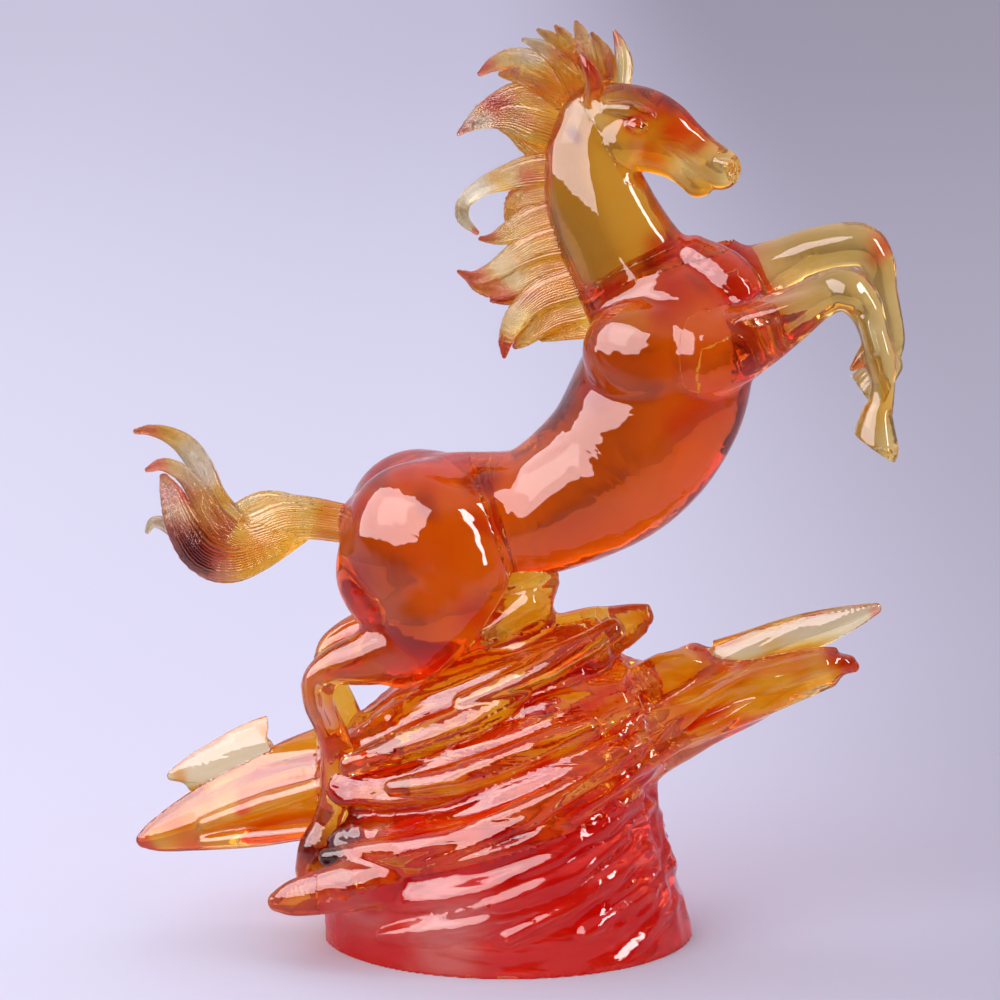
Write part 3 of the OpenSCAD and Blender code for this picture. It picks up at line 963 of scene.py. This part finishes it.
neck_seat = ((20, 210), (62, 222))
loin_seat = ((0, 122), (-13, 160))
honey = (0.84, 0.43, 0.045)
amber = (0.90, 0.36, 0.015)
orange = (0.85, 0.14, 0.002)
deep_orange = (0.80, 0.055, 0.002)
scarlet = (0.85, 0.025, 0.006)
ruby = (0.62, 0.010, 0.003)
maroon = (0.25, 0.002, 0.012)
body_glass = glass("barrel_orange", 0.88, (34, 34, 34), 0.0, 0.12, 1.7)
cast("barrel", horse, all_of(right_of(*neck_seat), right_of(*loin_seat),
                             nearer("barrel", "right_foreleg"), nearer("barrel", "left_foreleg")),
     ((-20, -40, 108), (90, 40, 232)), 1.0, body_glass, orange,
     [(62, -20, 222, 12, deep_orange), (76, -10, 205, 14, scarlet), (78, -12, 190, 10, ruby),
      (18, 0, 178, 9, maroon), (12, 0, 192, 8, maroon), (70, 8, 222, 14, ruby),
      (4, 0, 118, 10, deep_orange), (30, 0, 214, 8, ruby), (64, -16, 196, 10, orange),
      (12, -6, 177, 5, maroon), (4, -5, 167, 4, maroon), (20, -5, 194, 6, maroon),
      (46, -12, 222, 6, ruby), (59, -19, 215, 5, maroon), (68, -22, 207, 6, ruby),
      (72, -20, 196, 5, maroon), (-7, -18, 154, 4, maroon), (-5, -20, 140, 4, ruby),
      (40, -22, 206, 5, amber), (60, -22, 178, 8, deep_orange), (28, -14, 180, 6, ruby),
      (56, -18, 174, 6, scarlet), (50, -14, 210, 7, ruby)])


# ---- Hindquarters ----
# Rump and both thighs in one orange casting, redder over the croup. It is
# ground at the loin, and the hind legs are fused into its thighs.
cast("hindquarters", horse, all_of(left_of(*loin_seat), nearer("hindquarters", "right_hind_leg"),
                                   nearer("hindquarters", "left_hind_leg")),
     ((-62, -40, 78), (10, 40, 168)), 0.95, body_glass, orange,
     [(-20, 0, 156, 10, scarlet), (-40, 0, 148, 10, ruby), (-4, -10, 150, 7, ruby),
      (-2, -10, 128, 6, scarlet), (-52, 0, 135, 7, scarlet), (-30, -10, 104, 9, deep_orange),
      (-46, -16, 122, 6, ruby), (-12, -18, 112, 7, ruby), (-41, -12, 154, 6, maroon),
      (-31, -12, 157, 5, ruby), (-26, -18, 148, 5, maroon), (-47, -14, 144, 5, ruby),
      (-36, -16, 147, 4, amber), (-10, -16, 152, 4, maroon), (-9, -20, 138, 4, ruby)])


# ---- Neck ----
# A flat honey-coloured casting, with red drawn up into it from the chest.
poll_seat = ((18, 278), (36, 246))
throat_seat = ((30, 247), (60, 236))
head_ground = all_of(left_of(*poll_seat), left_of(*throat_seat))
neck_glass = glass("neck_honey", 0.84, (40, 40, 30), 0.2, 0.15, 0.3)
cast("neck", horse, all_of(left_of(*neck_seat), outside(head_ground)), ((0, -32, 200), (80, 32, 288)),
     0.8, neck_glass, honey, [(56, 0, 218, 9, ruby), (44, 0, 214, 7, scarlet),
                              (28, 0, 212, 6, deep_orange), (66, 0, 222, 9, ruby),
                              (60, 0, 232, 4, scarlet), (17, 0, 214, 5, ruby), (11, 0, 240, 2.5, ruby),
                              (20, -9, 262, 2.5, maroon), (34, -12, 212, 4, ruby),
                              (50, -10, 222, 6, ruby), (57, -8, 226, 6, scarlet),
                              (44, -11, 218, 4, maroon), (62, -6, 220, 5, maroon)])


# ---- Head ----
# Amber with a dark red brow and a pale muzzle. Eyes, nostrils and lips are cut
# in the wax and melt soft in the kiln.
gold = (0.94, 0.50, 0.045)
pale_gold = (0.95, 0.72, 0.25)
rose = (0.90, 0.40, 0.33)
head_glass = glass("head_amber", 0.88, (70, 90, 90), 0.5, 0.35, 0.3)
cast("head", horse, head_ground, ((10, -20, 230), (82, 20, 284)), 0.5, head_glass, amber,
     [(38, 0, 274, 7, maroon), (46, 0, 270, 6, ruby), (54, 0, 266, 5, scarlet),
      (30, -8, 264, 7, pale_gold), (60, 0, 262, 6, orange), (70, 0, 248, 7, pale_gold),
      (58, -5, 250, 6, pale_gold), (35, -8, 256, 6, pale_gold), (39, -8, 262, 2.5, scarlet),
      (52, -5, 262, 5, scarlet), (66, -4, 242, 5, gold), (46, -8, 252, 4, orange),
      (48, -5, 271, 3.5, maroon), (42, -7, 266, 3, ruby), (58, -5, 258, 3, ruby), (41, -8, 254, 3, rose)])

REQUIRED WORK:
Please restate the whole listing word for word.

RESULT OF THE TASK:
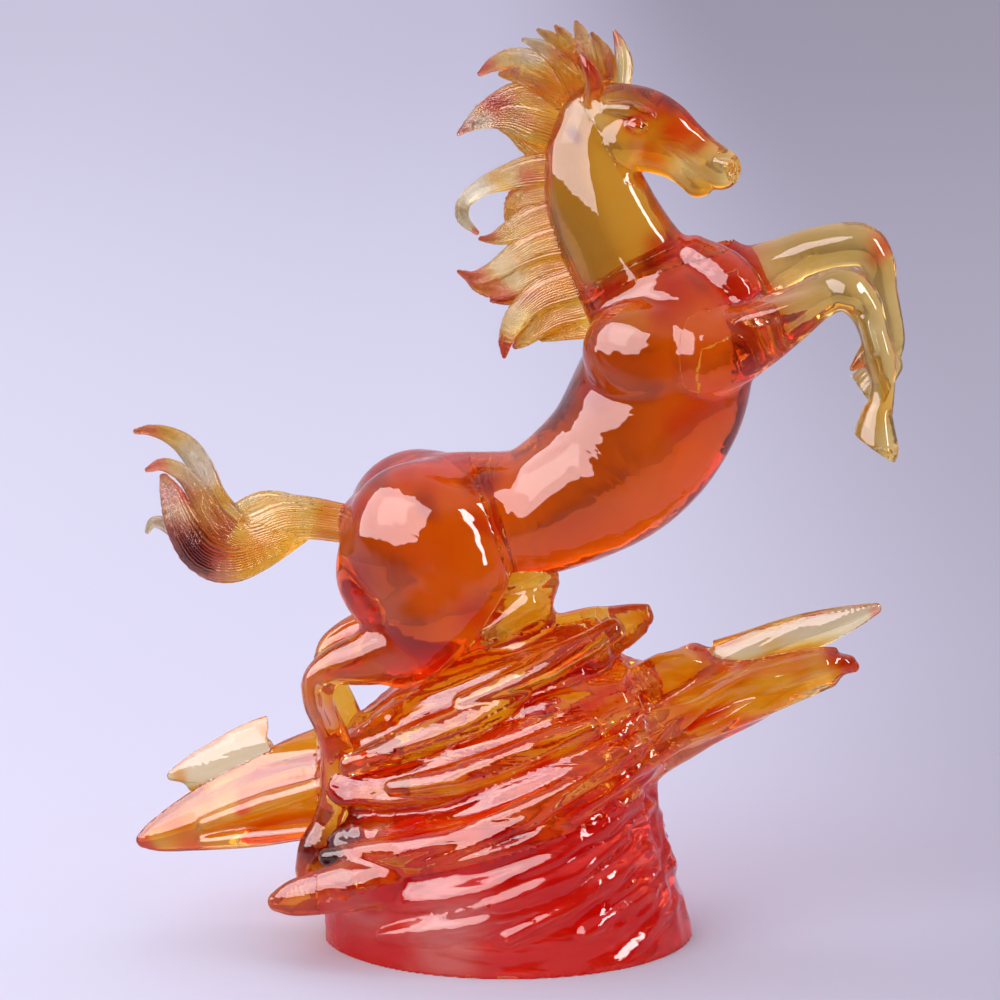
Write part 3 of the OpenSCAD and Blender code for this picture. It picks up at line 963 of scene.py. This part finishes it.
neck_seat = ((20, 210), (62, 222))
loin_seat = ((0, 122), (-13, 160))
honey = (0.84, 0.43, 0.045)
amber = (0.90, 0.36, 0.015)
orange = (0.85, 0.14, 0.002)
deep_orange = (0.80, 0.055, 0.002)
scarlet = (0.85, 0.025, 0.006)
ruby = (0.62, 0.010, 0.003)
maroon = (0.25, 0.002, 0.012)
body_glass = glass("barrel_orange", 0.88, (34, 34, 34), 0.0, 0.12, 1.7)
cast("barrel", horse, all_of(right_of(*neck_seat), right_of(*loin_seat),
                             nearer("barrel", "right_foreleg"), nearer("barrel", "left_foreleg")),
     ((-20, -40, 108), (90, 40, 232)), 1.0, body_glass, orange,
     [(62, -20, 222, 12, deep_orange), (76, -10, 205, 14, scarlet), (78, -12, 190, 10, ruby),
      (18, 0, 178, 9, maroon), (12, 0, 192, 8, maroon), (70, 8, 222, 14, ruby),
      (4, 0, 118, 10, deep_orange), (30, 0, 214, 8, ruby), (64, -16, 196, 10, orange),
      (12, -6, 177, 5, maroon), (4, -5, 167, 4, maroon), (20, -5, 194, 6, maroon),
      (46, -12, 222, 6, ruby), (59, -19, 215, 5, maroon), (68, -22, 207, 6, ruby),
      (72, -20, 196, 5, maroon), (-7, -18, 154, 4, maroon), (-5, -20, 140, 4, ruby),
      (40, -22, 206, 5, amber), (60, -22, 178, 8, deep_orange), (28, -14, 180, 6, ruby),
      (56, -18, 174, 6, scarlet), (50, -14, 210, 7, ruby)])


# ---- Hindquarters ----
# Rump and both thighs in one orange casting, redder over the croup. It is
# ground at the loin, and the hind legs are fused into its thighs.
cast("hindquarters", horse, all_of(left_of(*loin_seat), nearer("hindquarters", "right_hind_leg"),
                                   nearer("hindquarters", "left_hind_leg")),
     ((-62, -40, 78), (10, 40, 168)), 0.95, body_glass, orange,
     [(-20, 0, 156, 10, scarlet), (-40, 0, 148, 10, ruby), (-4, -10, 150, 7, ruby),
      (-2, -10, 128, 6, scarlet), (-52, 0, 135, 7, scarlet), (-30, -10, 104, 9, deep_orange),
      (-46, -16, 122, 6, ruby), (-12, -18, 112, 7, ruby), (-41, -12, 154, 6, maroon),
      (-31, -12, 157, 5, ruby), (-26, -18, 148, 5, maroon), (-47, -14, 144, 5, ruby),
      (-36, -16, 147, 4, amber), (-10, -16, 152, 4, maroon), (-9, -20, 138, 4, ruby)])


# ---- Neck ----
# A flat honey-coloured casting, with red drawn up into it from the chest.
poll_seat = ((18, 278), (36, 246))
throat_seat = ((30, 247), (60, 236))
head_ground = all_of(left_of(*poll_seat), left_of(*throat_seat))
neck_glass = glass("neck_honey", 0.84, (40, 40, 30), 0.2, 0.15, 0.3)
cast("neck", horse, all_of(left_of(*neck_seat), outside(head_ground)), ((0, -32, 200), (80, 32, 288)),
     0.8, neck_glass, honey, [(56, 0, 218, 9, ruby), (44, 0, 214, 7, scarlet),
                              (28, 0, 212, 6, deep_orange), (66, 0, 222, 9, ruby),
                              (60, 0, 232, 4, scarlet), (17, 0, 214, 5, ruby), (11, 0, 240, 2.5, ruby),
                              (20, -9, 262, 2.5, maroon), (34, -12, 212, 4, ruby),
                              (50, -10, 222, 6, ruby), (57, -8, 226, 6, scarlet),
                              (44, -11, 218, 4, maroon), (62, -6, 220, 5, maroon)])


# ---- Head ----
# Amber with a dark red brow and a pale muzzle. Eyes, nostrils and lips are cut
# in the wax and melt soft in the kiln.
gold = (0.94, 0.50, 0.045)
pale_gold = (0.95, 0.72, 0.25)
rose = (0.90, 0.40, 0.33)
head_glass = glass("head_amber", 0.88, (70, 90, 90), 0.5, 0.35, 0.3)
cast("head", horse, head_ground, ((10, -20, 230), (82, 20, 284)), 0.5, head_glass, amber,
     [(38, 0, 274, 7, maroon), (46, 0, 270, 6, ruby), (54, 0, 266, 5, scarlet),
      (30, -8, 264, 7, pale_gold), (60, 0, 262, 6, orange), (70, 0, 248, 7, pale_gold),
      (58, -5, 250, 6, pale_gold), (35, -8, 256, 6, pale_gold), (39, -8, 262, 2.5, scarlet),
      (52, -5, 262, 5, scarlet), (66, -4, 242, 5, gold), (46, -8, 252, 4, orange),
      (48, -5, 271, 3.5, maroon), (42, -7, 266, 3, ruby), (58, -5, 258, 3, ruby), (41, -8, 254, 3, rose)])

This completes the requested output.